Montenegro's president, Milo Djukanovic, called on the Serb people "to listen to voices of democracy and reason" and end the standoff with the Western alliance.

"Belgrade must stop its suicidal policies of confrontation with the whole world and look for a political solution to establish peace in Kosovo," Djukanovic told The Associated Press.

NATO began bombing Yugoslavia on March 24 in an effort to get Milosevic to end his crackdown on ethnic Albanians in Kosovo. More than 600,000 refugees have fled Kosovo since last month, and hundreds of thousands more are homeless and displaced in the southern Serb province.

Besides the accidental airstrike in Sofia, Shea said targets hit overnight included Serb forces in Kosovo and military headquarters in Belgrade.

On Tuesday, a laser-guided NATO missile veered about 250 yards off course and struck a residential area in the Serb town of Surdulica, killing 20 people.

On April 12, a NATO missile targeting a bridge struck a passenger train in southeastern Serbia, killing 17, and 75 refugees reportedly died in an April 14 attack on a convoy near Djakovica, Kosovo.

NATO officials acknowledge the errors but say only "a tiny fraction" of its 4,500-plus air attacks on Milosevic's war machine have led to "unintended consequences."

The alliance also struck Milosevic's hometown of Pozarevac, 50 miles southeast of Belgrade.

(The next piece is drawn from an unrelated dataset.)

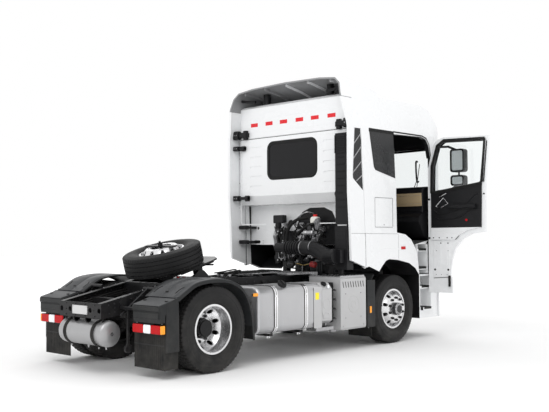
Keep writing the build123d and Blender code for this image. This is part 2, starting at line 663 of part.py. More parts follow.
def bolted_bracket(side, y, z_low, z_high, reach):
    """L bracket from the frame rail's web out under a tank or box."""
    post = span(mirrored(side, RAIL_OUT_X, RAIL_OUT_X + 40), (y - 35, y + 35), (z_low, z_high))
    foot = span(mirrored(side, RAIL_OUT_X, reach), (y - 35, y + 35), (z_low, z_low + 38))
    return [post, foot]


def make_fuel_tank():
    """Rounded aluminium tank, its straps, brackets and an angled filler."""
    tank = tank_slice(0, (TANK_FRONT_Y, TANK_REAR_Y))
    neck = Pos(-SIDE_BOX_OUT_X + 90, TANK_REAR_Y - 500, TANK_TOP - 30) * Rot(0, -38, 0)
    filler = neck * Cylinder(48, 110)
    cap = neck * Pos(0, 0, 68) * Cylinder(62, 44)
    NODES["fuel_tank"] = fuse(tank, filler, cap)
    bands = []
    for y in TANK_STRAP_YS:
        low, high = y - STRAP_WIDTH / 2, y + STRAP_WIDTH / 2
        outer = tank_slice(-STRAP_THICK - SEAT_GAP, (low, high))
        band = outer - tank_slice(-SEAT_GAP, (low - 1, high + 1))
        bands.append(band)
        bands.extend(bolted_bracket(-1, y, TANK_BOTTOM - 46, RAIL_TOP - 60, SIDE_BOX_OUT_X - 90))
    NODES["tank_straps"] = fuse(*bands[:3]) + fuse(*bands[3:])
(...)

A missile slammed into a building near the railway station, the Tanjug news agency said.

Two missiles struck Prizren in southern Kosovo late Wednesday, killing at least four people, the Serb-run Media Center in Kosovo's capital said.

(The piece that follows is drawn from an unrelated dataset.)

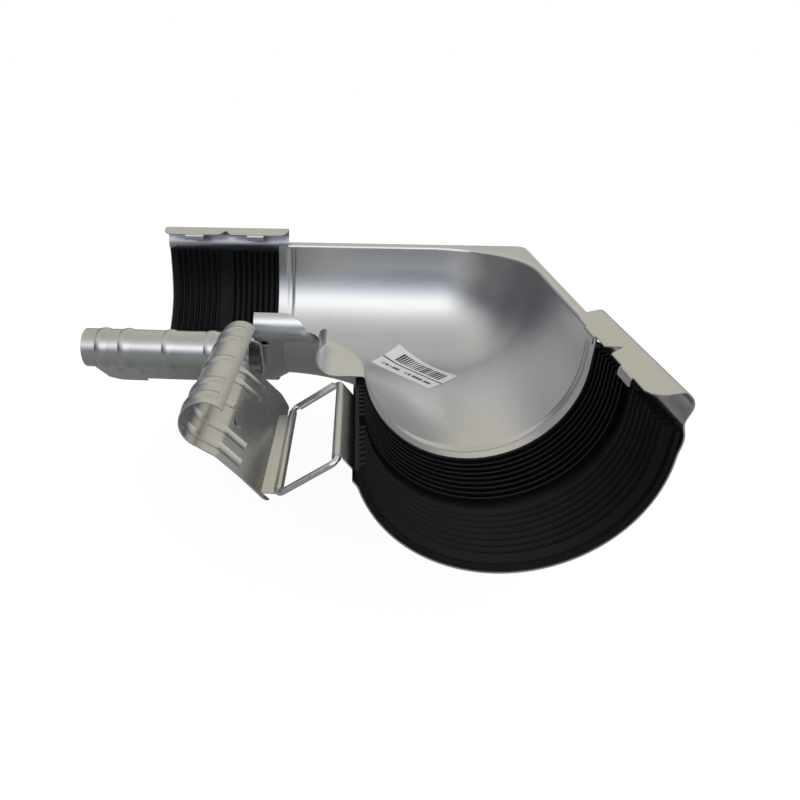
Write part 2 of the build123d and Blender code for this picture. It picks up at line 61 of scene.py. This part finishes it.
# The label's place in the trough, and its bars as sizes along and across it from its middle
LABEL_CENTRE = (-89.0 * MM, -72.3 * MM)
LABEL_TURN = math.radians(-47.5)
BAR_PITCH = 2.6 * MM
BAR_LEAST_SHARE = 0.4
BAR_SHARE_SPREAD = 0.4
BAR_BLOCK_CENTRE = (2.5 * MM, 6.3 * MM)
BAR_BLOCK_HALF = (23.5 * MM, 5.8 * MM)
RULE_PLACE = -2.6 * MM
RULE_HALF = 0.7 * MM
DASH_PITCH = 1.5 * MM
DASH_GAP_SHARE = 0.35
DASH_ROW_CENTRE = (0.0, -9.5 * MM)
DASH_ROW_HALF = (26.0 * MM, 1.5 * MM)
DASH_INK = 0.9


class Maths:
    """A shader value that writes Python arithmetic as Math nodes."""

    def __init__(self, tree, socket):
        self.tree = tree
        self.socket = socket

    def _join(self, operation, *values, clamp=False):
        node = self.tree.nodes.new("ShaderNodeMath")
        node.operation = operation
        node.use_clamp = clamp
        for place, value in zip(node.inputs, values):
            if isinstance(value, Maths):
                self.tree.links.new(value.socket, place)
            else:
                place.default_value = value
        return Maths(self.tree, node.outputs[0])

    def __add__(self, other):
        return self._join("ADD", self, other)

    def __sub__(self, other):
        return self._join("SUBTRACT", self, other)

    def __mul__(self, other):
        return self._join("MULTIPLY", self, other)

    def __truediv__(self, other):
        return self._join("DIVIDE", self, other)

    def __radd__(self, other):
        return self._join("ADD", other, self)

    def __rsub__(self, other):
        return self._join("SUBTRACT", other, self)

    def __rmul__(self, other):
        return self._join("MULTIPLY", other, self)

    def __rtruediv__(self, other):
        return self._join("DIVIDE", other, self)

    def __gt__(self, other):
        return self._join("GREATER_THAN", self, other)

    def __lt__(self, other):
        return self._join("LESS_THAN", self, other)

    def floor(self):
        return self._join("FLOOR", self)

    def size(self):
        return self._join("ABSOLUTE", self)

    def clamped(self):
        return self._join("ADD", self, 0.0, clamp=True)

    def most(self, other):
        return self._join("MAXIMUM", self, other)

    def centred(self):
        """A pattern from 0 to 1, moved to vary about 0."""
        return self - 0.5

    def within(self, half, centre=0.0):
        """1 where the value lies less than half from the centre, else 0."""
        return (self - centre).size() < half


class Finish:
    """A node tree with short calls for its nodes, its maths and its mixes."""

    def __init__(self, owner):
        self.tree = owner.node_tree
        self.tree.nodes.clear()

    def node(self, kind, settings=None, **sockets):
        """Adds a node, sets its settings first, then the values or links of its sockets."""
        made = self.tree.nodes.new(kind)
        for name, value in (settings or {}).items():
            if name == "stops":
                self.set_stops(made.color_ramp.elements, value)
            else:
                setattr(made, name, value)
        for name, value in sockets.items():
            place = self.socket(made, name)
            if isinstance(value, Maths):
                self.tree.links.new(value.socket, place)
            elif isinstance(value, bpy.types.NodeSocket):
                self.tree.links.new(value, place)
            else:
                place.default_value = value
        return made

    @staticmethod
    def set_stops(elements, stops):
        """Gives a colour ramp its places and colours."""
        while len(elements) > 1:
            elements.remove(elements[-1])
        first_place, first_colour = stops[0]
        elements[0].position = first_place
        elements[0].color = (*first_colour, 1.0)
        for place, colour in stops[1:]:
            elements.new(place).color = (*colour, 1.0)

    @staticmethod
    def socket(made, name):
        """The enabled input whose name or number matches; words are joined by underscores."""
        if name.startswith("_") and name[1:].isdigit():
            return made.inputs[int(name[1:])]
        wanted = name.replace("_", " ").lower()
        return next(s for s in made.inputs if s.enabled and s.name.lower() == wanted)

    def value(self, socket):
        return Maths(self.tree, socket)

    def noise(self, where, scale, detail, roughness, distortion):
        made = self.node(
            "ShaderNodeTexNoise",
            Vector=where,
            Scale=scale,
            Detail=detail,
            Roughness=roughness,
            Distortion=distortion,
        )
        return self.value(made.outputs["Fac"])

    def draw(self, step):
        """One random value from 0 to 1 for each whole step."""
        made = self.node("ShaderNodeTexWhiteNoise", {"noise_dimensions": "1D"}, W=step)
        return self.value(made.outputs["Value"])

    def mix(self, factor, first, second):
        """A colour between two colours."""
        made = self.node("ShaderNodeMix", {"data_type": "RGBA"}, Factor=factor, A=first, B=second)
        return next(s for s in made.outputs if s.enabled)

    def ramp(self, stops, factor):
        return self.node("ShaderNodeValToRGB", {"stops": stops}, Fac=factor).outputs["Color"]

    def place(self):
        """Object coordinates, which are the frame's, in metres."""
        return self.node("ShaderNodeTexCoord").outputs["Object"]

    def parts(self, vector):
        return self.node("ShaderNodeSeparateXYZ", Vector=vector).outputs

    def bump(self, height, distance, strength, normal=None):
        sockets = {"Height": height, "Distance": distance, "Strength": strength}
        if normal is not None:
            sockets["Normal"] = normal
        return self.node("ShaderNodeBump", **sockets).outputs["Normal"]

    def rounded(self, radius):
        """A normal that rounds the piece's sharp edges."""
        return self.node("ShaderNodeBevel", {"samples": EDGE_SAMPLES}, Radius=radius).outputs["Normal"]

    def glossy(self):
        """1 on rays that a mirror-like surface sends out."""
        return self.value(self.node("ShaderNodeLightPath").outputs["Is Glossy Ray"])

    def watched(self):
        """1 on rays straight from the camera, also through a transparent surface."""
        path = self.node("ShaderNodeLightPath").outputs
        return self.value(path["Is Camera Ray"]).most(self.value(path["Is Transmission Ray"]))

    def surface(self, shader):
        self.node("ShaderNodeOutputMaterial", Surface=shader)

    def principled(self, **sockets):
        self.surface(self.node("ShaderNodeBsdfPrincipled", **sockets).outputs["BSDF"])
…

Yugoslav media said other NATO strikes today destroyed a major bridge over the Sava River west of Belgrade and damaged an adjacent one; struck the oil refinery in Novi Sad, Yugoslavia's second-largest city; and hit an oil storage depot in Pozega, 70 miles south of Belgrade.

More than 6,000 refugees crossed into Albania and Macedonia on Wednesday in what U.N. aid officials suggested might be part of a "final push" to expel remaining ethnic Albanians from Kosovo.